RIO - Na próxima sexta-feira, Eduardo Paes completa 100 dias à frente da Prefeitura do Rio. Quinta passada, ele recebeu a equipe do Jornal do Brasil em seu gabinete, no Palácio da Cidade, e mostrou satisfação com o que já fez no cargo. Contou que entre suas próximas intenções está a diminuição do conceito de Choque de Ordem, na tentativa de manter o ordenamento. Para isso, vai unificar os serviços telefônicos da prefeitura no Disque 746.

Sua ideia é fazer com que Copacabana e Leme sejam os primeiros bairros a se tornarem modelos de eficiência na prestação de serviços municipais, num piloto do que afirma pretender para toda a cidade.

Ao longo da conversa, o prefeito tentou fazer poucas menções ao seu antecessor, Cesar Maia, de quem diz ter desarmado uma bomba-relógio. Bastante animado, manteve o sorriso largo e a disposição que marcaram tanto sua campanha quanto os primeiros dias da gestão. A seguir, os principais trechos da entrevista:

O que foi mais difícil nesses primeiros 100 dias?

- Você já viu um cara feliz? Olhe para mim. Estou tão feliz de estar aqui, faço com tanto prazer, estou tão orgulhoso de ser prefeito do Rio que trabalho 20 horas por dia numa boa. Até as coisas muito difíceis, e não são poucas, só me servem de estímulo. Encontramos dificuldades todos os dias. O mais difícil é que o personagem que me antecedeu montou, não para mim, mas para quem quer que ganhasse a eleição, uma bomba-relógio. O profundo conhecedor de finanças Cesar Maia preparou uma bomba para explodir num tempo que maquiavelicamente não afetasse a sua imagem.

Que seria quando?

- No segundo semestre. Desarmar essa bomba é a coisa mais difícil que eu tenho feito, Ontem (quarta-feira) saí daqui às 3h30 da madrugada. E não são poucos os dias em que tenho feito isso. Eu, Pedro (Paulo, chefe da Casa Civil) o pessoal da Fazenda... O ex-prefeito construiu uma situação financeira tal que em janeiro não se poderia dizer que a prefeitura estivesse quebrada, mas ela estava pronta para quebrar. O que me impressiona é ele ter feito isso com a cidade, porque não foi comigo que ele fez. Isso não foi montado depois da minha vitória, é um processo que se constrói. Veja o Previ-Rio: nos últimos 18 meses de administração o deixaram a ponto de quebrar.

Refere-se à dívida de R$ 700 milhões com o fundo?

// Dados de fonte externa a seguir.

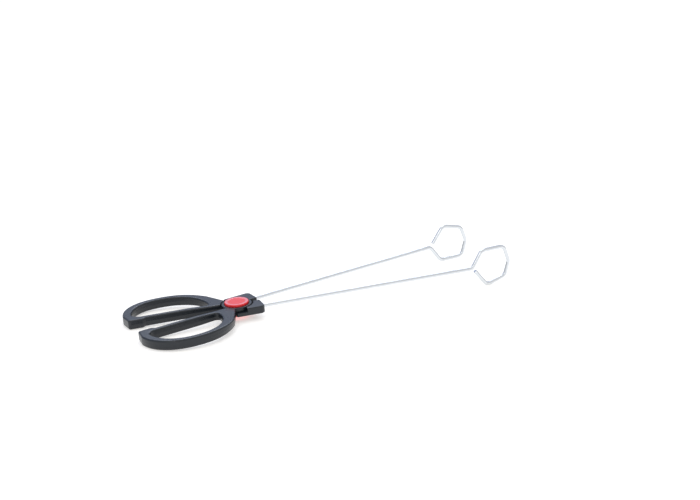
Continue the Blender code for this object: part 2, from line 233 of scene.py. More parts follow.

- Fora isso, porque essa dívida dá margem a uma discussão que eu posso manter. Mas eu vou pagar o rombo do Previ-Rio que o Cesar Maia deixou, de R$ 800 milhões, com o servidor municipal. Vou parcelar e já estou discutindo isso. Mas há também os benefícios. No último ano, foram criados tantos benefícios que quebram o Previ-Rio. Tem gente na prefeitura ganhando R$ 20 mil por mês e comprando casa em Búzios. A média anual de cartas de crédito do Previ-Rio nos últimos 12 anos foi de R$ 20 milhões. Mas em 2008 foram R$ 400 milhões. A boa notícia, com três meses de governo é a seguinte: venci. Graças a Deus e porque conheço bem a prefeitura, não sou um neófito em administração pública, tenho um grau de dedicação muito grande e tenho feito jogo duro para cortar a gordura. Até o fim do ano, a cidade terá recuperado a capacidade de investimento, com melhoria dos serviços.

Como se contorna a queda de arrecadação?

- Desde o primeiro momento, coloquei a queda de arrecadação como um fator certo. Desde a transição digo que tínhamos um Orçamento superestimado mesmo sem crise.

Qual é a capacidade de investimento?

- A minha perspectiva, sem crise, era de pelo menos uns R$ 400 milhões de receitas superestimadas. Com a crise, achamos que isso pode chegar a R$ 1,2 bilhão a menos do que está no Orçamento. Estou preparado para manter a qualidade dos serviços.

A receita das multas aplicadas no Choque de Ordem é considerável?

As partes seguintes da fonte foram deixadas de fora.